INFORMATION SHOWN:

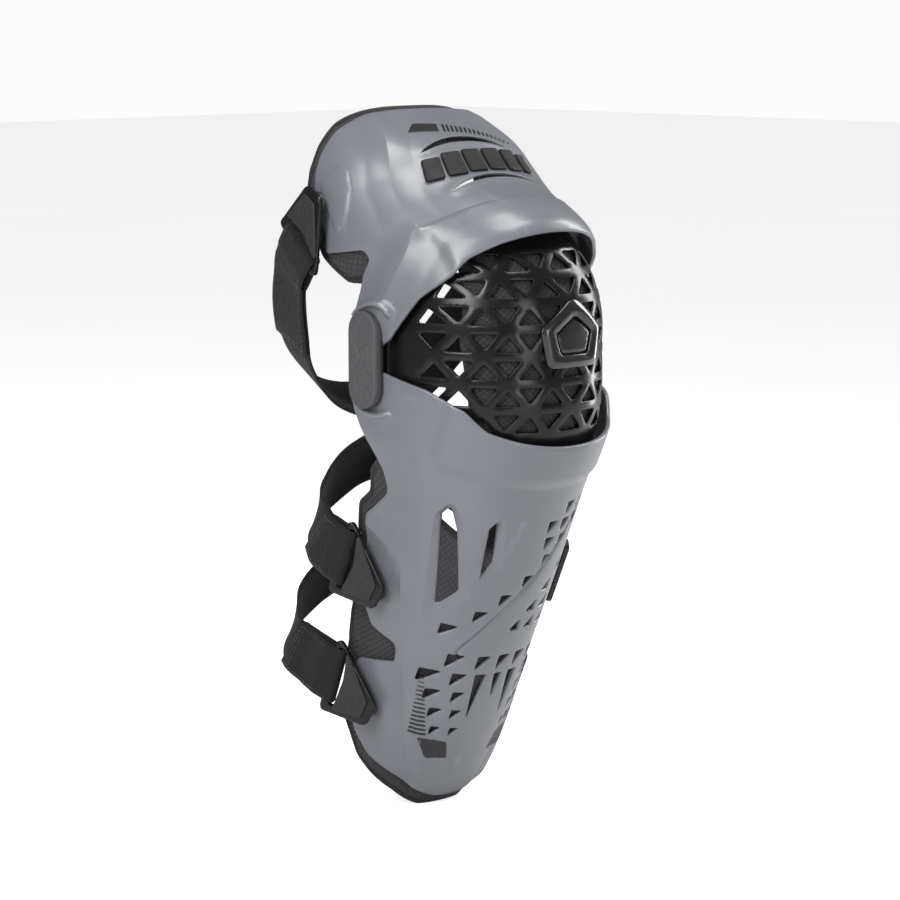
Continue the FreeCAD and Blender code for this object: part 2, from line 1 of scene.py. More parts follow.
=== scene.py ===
"""Looks of a hinged knee and shin guard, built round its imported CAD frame.

Lengths are millimetres until a mesh is made. A shell is drawn flat, in (s, h): s runs round the limb from the nose
and h runs along the limb away from the knee. A surface function then carries a flat sheet onto the leg.
"""

import json
import math

import bpy
import numpy as np
from mathutils import Matrix, Vector
from mathutils.geometry import delaunay_2d_cdt
from mathutils.kdtree import KDTree

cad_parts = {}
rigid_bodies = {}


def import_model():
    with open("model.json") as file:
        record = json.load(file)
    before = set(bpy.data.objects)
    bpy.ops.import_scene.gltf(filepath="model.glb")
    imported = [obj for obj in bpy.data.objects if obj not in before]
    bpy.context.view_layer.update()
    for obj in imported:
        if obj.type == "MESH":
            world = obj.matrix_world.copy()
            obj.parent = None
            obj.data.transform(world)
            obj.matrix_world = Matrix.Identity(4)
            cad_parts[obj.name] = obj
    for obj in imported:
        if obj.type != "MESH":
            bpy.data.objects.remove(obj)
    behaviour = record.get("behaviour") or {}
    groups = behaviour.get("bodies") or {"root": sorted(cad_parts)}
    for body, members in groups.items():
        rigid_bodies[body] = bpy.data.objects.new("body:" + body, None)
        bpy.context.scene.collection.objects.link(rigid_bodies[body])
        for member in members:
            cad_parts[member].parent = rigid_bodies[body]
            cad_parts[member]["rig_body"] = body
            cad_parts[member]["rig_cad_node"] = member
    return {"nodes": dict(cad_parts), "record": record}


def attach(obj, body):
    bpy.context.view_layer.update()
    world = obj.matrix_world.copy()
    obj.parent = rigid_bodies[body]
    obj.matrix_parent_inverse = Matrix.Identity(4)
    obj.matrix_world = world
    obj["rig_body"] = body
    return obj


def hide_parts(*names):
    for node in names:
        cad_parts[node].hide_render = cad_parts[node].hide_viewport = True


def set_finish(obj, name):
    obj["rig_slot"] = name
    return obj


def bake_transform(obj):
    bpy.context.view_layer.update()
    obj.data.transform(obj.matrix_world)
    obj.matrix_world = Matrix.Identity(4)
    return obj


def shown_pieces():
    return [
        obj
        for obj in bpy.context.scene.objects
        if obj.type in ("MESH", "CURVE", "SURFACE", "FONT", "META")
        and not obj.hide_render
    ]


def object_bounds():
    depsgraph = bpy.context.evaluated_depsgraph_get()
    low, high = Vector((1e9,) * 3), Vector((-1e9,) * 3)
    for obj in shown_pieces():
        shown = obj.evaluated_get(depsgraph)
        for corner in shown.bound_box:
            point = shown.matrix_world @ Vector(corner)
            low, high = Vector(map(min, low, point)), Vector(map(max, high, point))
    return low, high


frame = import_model()
cad_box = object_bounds()

MM = 0.001
PIVOT_HALF = 17.5          # half the distance between the two pivots of a hinge
ROUND = 120.0              # flat width of one quarter of a section, from its nose to its widest point
TAIL = 62.0                # flat width per unit of section position past the widest point
SHELL = 3.0
LINER_DEPTH = 3.6
LINER_T = 3.7
COVER_R = 14.2
CUP_R, CUP_HALF, CUP_POWER, CUP_SPAN = 104.0, 75.2, 2.25, 85.5 / 90
CUP_TUCK, CUP_TUCK_AT = 5.6, (8.0, 44.0)  # how far the cup's top curls in, and between which angles
STRAP_W, STRAP_T = 40.0, 2.2
CLIP_T, CLIP_FACE_T = 3.4, 1.2

# Leg sections: (h, value) for half width, nose ahead of the axis, where it is widest, and squareness.
THIGH = {
    "sign": 1, "tilt": -33.0,
    "power": [(-25, 2.2), (20, 2.2), (80, 2.3), (110, 2.6), (145, 3.0)],
    "half": [(-25, 81.5), (28, 81.5), (54, 86), (85, 86), (110, 82), (130, 74), (145, 65)],
    "nose": [(-25, 111), (10, 111), (24, 106.5), (40, 97), (60, 84), (80, 75), (100, 68), (120, 57), (145, 42)],
    "wide": [(-25, -3), (25, -6), (70, -8), (145, 0)],
}
SHIN = {
    "sign": -1, "tilt": 20.0,
    "power": [(-25, 2.2), (280, 2.2)],
    "half": [(-25, 81.5), (26, 81.5), (46, 76), (75, 70), (130, 63), (200, 58), (280, 49)],
    "nose": [(-25, 112), (0, 111), (24, 108.5), (34, 106), (100, 105), (180, 101), (240, 96), (280, 87)],
    "wide": [(-25, -3), (22, -8), (60, -26), (110, -36), (200, -40), (280, -42)],
}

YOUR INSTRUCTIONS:
Each line above must be printed exactly as it appears.

THE ANSWER:
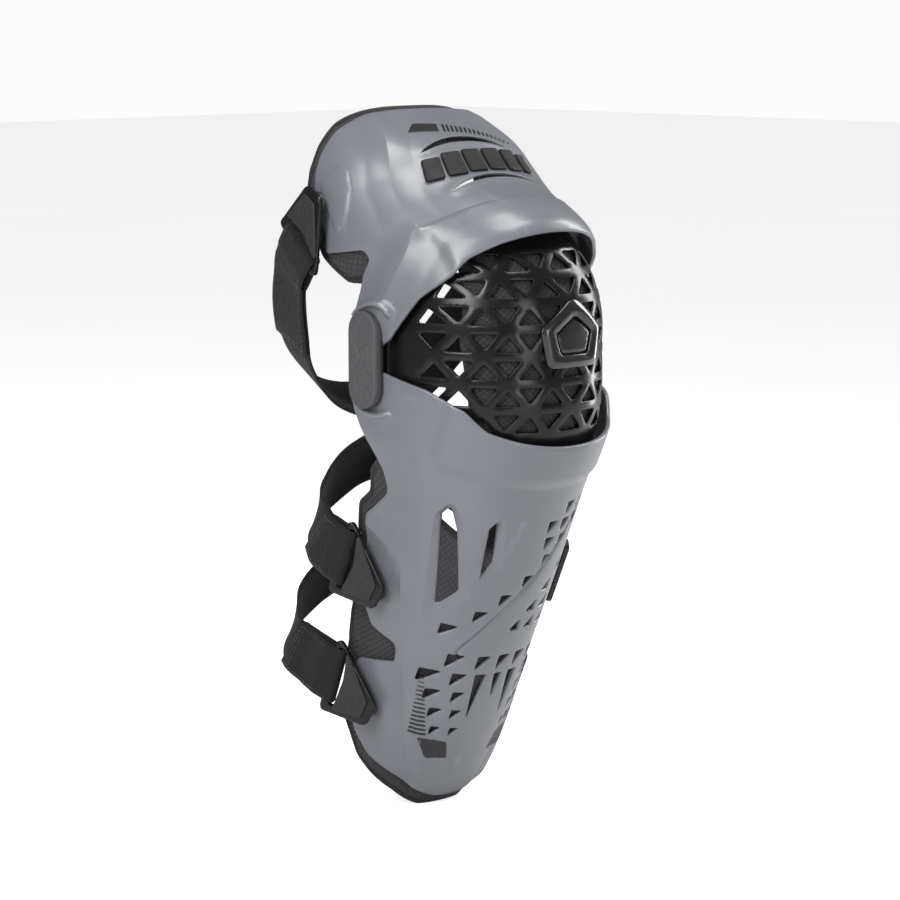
Continue the FreeCAD and Blender code for this object: part 2, from line 1 of scene.py. More parts follow.
=== scene.py ===
"""Looks of a hinged knee and shin guard, built round its imported CAD frame.

Lengths are millimetres until a mesh is made. A shell is drawn flat, in (s, h): s runs round the limb from the nose
and h runs along the limb away from the knee. A surface function then carries a flat sheet onto the leg.
"""

import json
import math

import bpy
import numpy as np
from mathutils import Matrix, Vector
from mathutils.geometry import delaunay_2d_cdt
from mathutils.kdtree import KDTree

cad_parts = {}
rigid_bodies = {}


def import_model():
    with open("model.json") as file:
        record = json.load(file)
    before = set(bpy.data.objects)
    bpy.ops.import_scene.gltf(filepath="model.glb")
    imported = [obj for obj in bpy.data.objects if obj not in before]
    bpy.context.view_layer.update()
    for obj in imported:
        if obj.type == "MESH":
            world = obj.matrix_world.copy()
            obj.parent = None
            obj.data.transform(world)
            obj.matrix_world = Matrix.Identity(4)
            cad_parts[obj.name] = obj
    for obj in imported:
        if obj.type != "MESH":
            bpy.data.objects.remove(obj)
    behaviour = record.get("behaviour") or {}
    groups = behaviour.get("bodies") or {"root": sorted(cad_parts)}
    for body, members in groups.items():
        rigid_bodies[body] = bpy.data.objects.new("body:" + body, None)
        bpy.context.scene.collection.objects.link(rigid_bodies[body])
        for member in members:
            cad_parts[member].parent = rigid_bodies[body]
            cad_parts[member]["rig_body"] = body
            cad_parts[member]["rig_cad_node"] = member
    return {"nodes": dict(cad_parts), "record": record}


def attach(obj, body):
    bpy.context.view_layer.update()
    world = obj.matrix_world.copy()
    obj.parent = rigid_bodies[body]
    obj.matrix_parent_inverse = Matrix.Identity(4)
    obj.matrix_world = world
    obj["rig_body"] = body
    return obj


def hide_parts(*names):
    for node in names:
        cad_parts[node].hide_render = cad_parts[node].hide_viewport = True


def set_finish(obj, name):
    obj["rig_slot"] = name
    return obj


def bake_transform(obj):
    bpy.context.view_layer.update()
    obj.data.transform(obj.matrix_world)
    obj.matrix_world = Matrix.Identity(4)
    return obj


def shown_pieces():
    return [
        obj
        for obj in bpy.context.scene.objects
        if obj.type in ("MESH", "CURVE", "SURFACE", "FONT", "META")
        and not obj.hide_render
    ]


def object_bounds():
    depsgraph = bpy.context.evaluated_depsgraph_get()
    low, high = Vector((1e9,) * 3), Vector((-1e9,) * 3)
    for obj in shown_pieces():
        shown = obj.evaluated_get(depsgraph)
        for corner in shown.bound_box:
            point = shown.matrix_world @ Vector(corner)
            low, high = Vector(map(min, low, point)), Vector(map(max, high, point))
    return low, high


frame = import_model()
cad_box = object_bounds()

MM = 0.001
PIVOT_HALF = 17.5          # half the distance between the two pivots of a hinge
ROUND = 120.0              # flat width of one quarter of a section, from its nose to its widest point
TAIL = 62.0                # flat width per unit of section position past the widest point
SHELL = 3.0
LINER_DEPTH = 3.6
LINER_T = 3.7
COVER_R = 14.2
CUP_R, CUP_HALF, CUP_POWER, CUP_SPAN = 104.0, 75.2, 2.25, 85.5 / 90
CUP_TUCK, CUP_TUCK_AT = 5.6, (8.0, 44.0)  # how far the cup's top curls in, and between which angles
STRAP_W, STRAP_T = 40.0, 2.2
CLIP_T, CLIP_FACE_T = 3.4, 1.2

# Leg sections: (h, value) for half width, nose ahead of the axis, where it is widest, and squareness.
THIGH = {
    "sign": 1, "tilt": -33.0,
    "power": [(-25, 2.2), (20, 2.2), (80, 2.3), (110, 2.6), (145, 3.0)],
    "half": [(-25, 81.5), (28, 81.5), (54, 86), (85, 86), (110, 82), (130, 74), (145, 65)],
    "nose": [(-25, 111), (10, 111), (24, 106.5), (40, 97), (60, 84), (80, 75), (100, 68), (120, 57), (145, 42)],
    "wide": [(-25, -3), (25, -6), (70, -8), (145, 0)],
}
SHIN = {
    "sign": -1, "tilt": 20.0,
    "power": [(-25, 2.2), (280, 2.2)],
    "half": [(-25, 81.5), (26, 81.5), (46, 76), (75, 70), (130, 63), (200, 58), (280, 49)],
    "nose": [(-25, 112), (0, 111), (24, 108.5), (34, 106), (100, 105), (180, 101), (240, 96), (280, 87)],
    "wide": [(-25, -3), (22, -8), (60, -26), (110, -36), (200, -40), (280, -42)],
}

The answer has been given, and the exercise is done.